* Direction *
Where a line holds "bodies", copy it.

* Dataset excerpt *
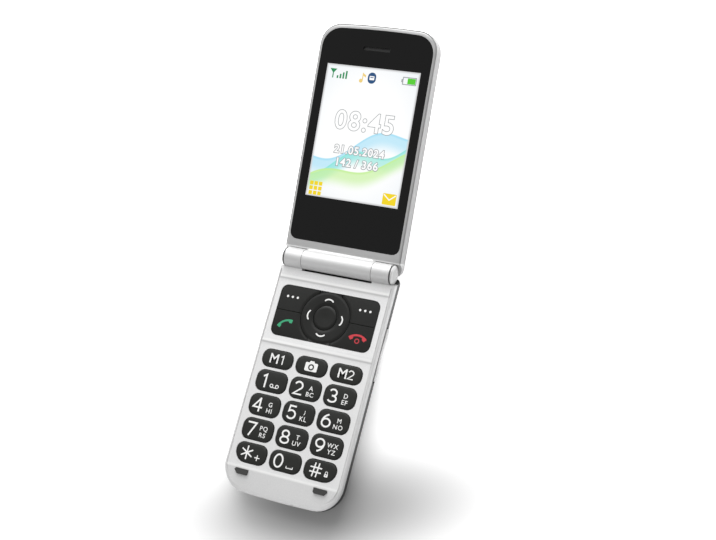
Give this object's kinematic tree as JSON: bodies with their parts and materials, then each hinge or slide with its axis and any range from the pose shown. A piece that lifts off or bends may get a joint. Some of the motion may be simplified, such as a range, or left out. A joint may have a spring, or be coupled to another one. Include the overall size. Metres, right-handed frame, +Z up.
{
  "type": "flip phone",
  "caption": "Clamshell mobile phone lying open: silver keypad half with dark keys and a round navigation ring, and a thin lid with a tall display, joined by a barrel hinge",
  "frame": {"origin": "centre of the flat back of the keypad half, which the phone lies on", "axes": "+X to the right of a user reading the keypad, +Y from the chin over the hinge to the lid, +Z up, away from the surface it lies on"},
  "size_m": [0.0545, 0.2038, 0.0349],
  "materials": {
    "silver_paint": "satin silver paint on moulded plastic",
    "black_plastic": "satin black plastic",
    "battery_foil": "sleeved foil pack",
    "contact_metal": "gold-plated spring metal",
    "circuit_board": "green board lacquer",
    "dome_metal": "thin sprung sheet",
    "mat_rubber": "moulded rubber",
    "key_plastic": "fine satin",
    "steel": "plain",
    "trim_metal": "bright plated",
    "flex_film": "film",
    "black_gloss": "gloss black",
    "display_glass": "display module",
    "lens_glass": "coated lens",
    "flash_diffuser": "pale yellow diffuser"
  },
  "bodies": {
    "keypad_half": {"front_cover": "silver_paint", "rear_housing": "black_plastic", "battery": "battery_foil", "battery_contacts": "contact_metal", "main_board": "circuit_board", "dome_sheet": "dome_metal", "keypad_mat": "mat_rubber", "usb_socket": "steel", "loudspeaker": "black_plastic", "vibration_motor": "steel", "sim_holder": "steel", "antenna": "contact_metal", "base_screws": "steel", "lid_bumpers": "mat_rubber", "hinge_end_caps": "silver_paint", "hinge_cartridge": "steel", "hinge_follower": "steel", "hinge_spring": "steel", "hinge_pin": "steel"},
    "lid": {"lid_front_frame": "silver_paint", "lid_back_cover": "black_gloss", "display_window": "black_gloss", "main_display": "display_glass", "lid_board": "circuit_board", "earpiece": "steel", "earpiece_mesh": "black_plastic", "outer_trim_ring": "trim_metal", "outer_window": "black_gloss", "outer_display": "display_glass", "camera_ring": "trim_metal", "camera_lens": "lens_glass", "camera_module": "black_plastic", "flash_lens": "flash_diffuser", "lid_screws": "steel", "hinge_shaft": "steel", "flex_cable": "flex_film"},
    "key_m1": {"key_m1": "key_plastic"},
    "key_camera": {"key_camera": "key_plastic"},
    "key_m2": {"key_m2": "key_plastic"},
    "key_1": {"key_1": "key_plastic"},
    "key_2": {"key_2": "key_plastic"},
    "key_3": {"key_3": "key_plastic"},
    "key_4": {"key_4": "key_plastic"},
    "key_5": {"key_5": "key_plastic"},
    "key_6": {"key_6": "key_plastic"},
    "key_7": {"key_7": "key_plastic"},
    "key_8": {"key_8": "key_plastic"},
    "key_9": {"key_9": "key_plastic"},
    "key_star": {"key_star": "key_plastic"},
    "key_0": {"key_0": "key_plastic"},
    "key_hash": {"key_hash": "key_plastic"},
    "softkey_left": {"softkey_left": "key_plastic"},
    "softkey_right": {"softkey_right": "key_plastic"},
    "call_key": {"call_key": "key_plastic"},
    "end_key": {"end_key": "key_plastic"},
    "nav_carrier": {"nav_carrier": "key_plastic"},
    "nav_ring": {"nav_ring": "key_plastic"},
    "ok_key": {"ok_key": "key_plastic"},
    "volume_key": {"volume_key": "silver_paint"},
    "battery_cover": {"battery_cover": "black_plastic"}
  },
  "joints": [
    {"name": "flip", "type": "hinge", "parent": "keypad_half", "child": "lid", "pos_m": [0, 0.04895, 0.0106], "axis": [1, 0, 0], "range_deg": [0, 166]},
    {"name": "battery_cover_lift", "type": "slide", "parent": "keypad_half", "child": "battery_cover", "axis": [0, 0, -1], "range_m": [0, 0.01]},
    {"name": "key_m1_press", "type": "slide", "parent": "keypad_half", "child": "key_m1", "axis": [0, 0, -1], "range_m": [0, 0.00025], "stiffness_N_per_m": 2000},
    {"name": "key_camera_press", "type": "slide", "parent": "keypad_half", "child": "key_camera", "axis": [0, 0, -1], "range_m": [0, 0.00025], "stiffness_N_per_m": 2000},
    {"name": "key_m2_press", "type": "slide", "parent": "keypad_half", "child": "key_m2", "axis": [0, 0, -1], "range_m": [0, 0.00025], "stiffness_N_per_m": 2000},
    {"name": "key_1_press", "type": "slide", "parent": "keypad_half", "child": "key_1", "axis": [0, 0, -1], "range_m": [0, 0.00025], "stiffness_N_per_m": 2000},
    {"name": "key_2_press", "type": "slide", "parent": "keypad_half", "child": "key_2", "axis": [0, 0, -1], "range_m": [0, 0.00025], "stiffness_N_per_m": 2000},
    {"name": "key_3_press", "type": "slide", "parent": "keypad_half", "child": "key_3", "axis": [0, 0, -1], "range_m": [0, 0.00025], "stiffness_N_per_m": 2000},
    {"name": "key_4_press", "type": "slide", "parent": "keypad_half", "child": "key_4", "axis": [0, 0, -1], "range_m": [0, 0.00025], "stiffness_N_per_m": 2000},
    {"name": "key_5_press", "type": "slide", "parent": "keypad_half", "child": "key_5", "axis": [0, 0, -1], "range_m": [0, 0.00025], "stiffness_N_per_m": 2000},
    {"name": "key_6_press", "type": "slide", "parent": "keypad_half", "child": "key_6", "axis": [0, 0, -1], "range_m": [0, 0.00025], "stiffness_N_per_m": 2000},
    {"name": "key_7_press", "type": "slide", "parent": "keypad_half", "child": "key_7", "axis": [0, 0, -1], "range_m": [0, 0.00025], "stiffness_N_per_m": 2000},
    {"name": "key_8_press", "type": "slide", "parent": "keypad_half", "child": "key_8", "axis": [0, 0, -1], "range_m": [0, 0.00025], "stiffness_N_per_m": 2000},
    {"name": "key_9_press", "type": "slide", "parent": "keypad_half", "child": "key_9", "axis": [0, 0, -1], "range_m": [0, 0.00025], "stiffness_N_per_m": 2000},
    {"name": "key_star_press", "type": "slide", "parent": "keypad_half", "child": "key_star", "axis": [0, 0, -1], "range_m": [0, 0.00025], "stiffness_N_per_m": 2000},
    {"name": "key_0_press", "type": "slide", "parent": "keypad_half", "child": "key_0", "axis": [0, 0, -1], "range_m": [0, 0.00025], "stiffness_N_per_m": 2000},
    {"name": "key_hash_press", "type": "slide", "parent": "keypad_half", "child": "key_hash", "axis": [0, 0, -1], "range_m": [0, 0.00025], "stiffness_N_per_m": 2000},
    {"name": "softkey_left_press", "type": "slide", "parent": "keypad_half", "child": "softkey_left", "axis": [0, 0, -1], "range_m": [0, 0.00025], "stiffness_N_per_m": 2000},
    {"name": "softkey_right_press", "type": "slide", "parent": "keypad_half", "child": "softkey_right", "axis": [0, 0, -1], "range_m": [0, 0.00025], "stiffness_N_per_m": 2000},
    {"name": "call_key_press", "type": "slide", "parent": "keypad_half", "child": "call_key", "axis": [0, 0, -1], "range_m": [0, 0.00025], "stiffness_N_per_m": 2000},
    {"name": "end_key_press", "type": "slide", "parent": "keypad_half", "child": "end_key", "axis": [0, 0, -1], "range_m": [0, 0.00025], "stiffness_N_per_m": 2000},
    {"name": "ok_key_press", "type": "slide", "parent": "keypad_half", "child": "ok_key", "axis": [0, 0, -1], "range_m": [0, 0.00025], "stiffness_N_per_m": 2000},
    {"name": "nav_up_down", "type": "hinge", "parent": "keypad_half", "child": "nav_carrier", "pos_m": [0, 0.02555, 0.0093], "axis": [1, 0, 0], "range_deg": [-1.3, 1.3], "stiffness_Nm_per_rad": 0.45},
    {"name": "nav_left_right", "type": "hinge", "parent": "nav_carrier", "child": "nav_ring", "pos_m": [0, 0.02555, 0.0093], "axis": [0, 1, 0], "range_deg": [-1.3, 1.3], "stiffness_Nm_per_rad": 0.45},
    {"name": "volume_rock", "type": "hinge", "parent": "keypad_half", "child": "volume_key", "pos_m": [0.0262, 0.01545, 0.006], "axis": [0, 0, 1], "range_deg": [-1.2, 1.2], "stiffness_Nm_per_rad": 0.3}
  ]
}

* Answer to this task *
Give this object's kinematic tree as JSON: bodies with their parts and materials, then each hinge or slide with its axis and any range from the pose shown. A piece that lifts off or bends may get a joint. Some of the motion may be simplified, such as a range, or left out. A joint may have a spring, or be coupled to another one. Include the overall size. Metres, right-handed frame, +Z up.
  "bodies": {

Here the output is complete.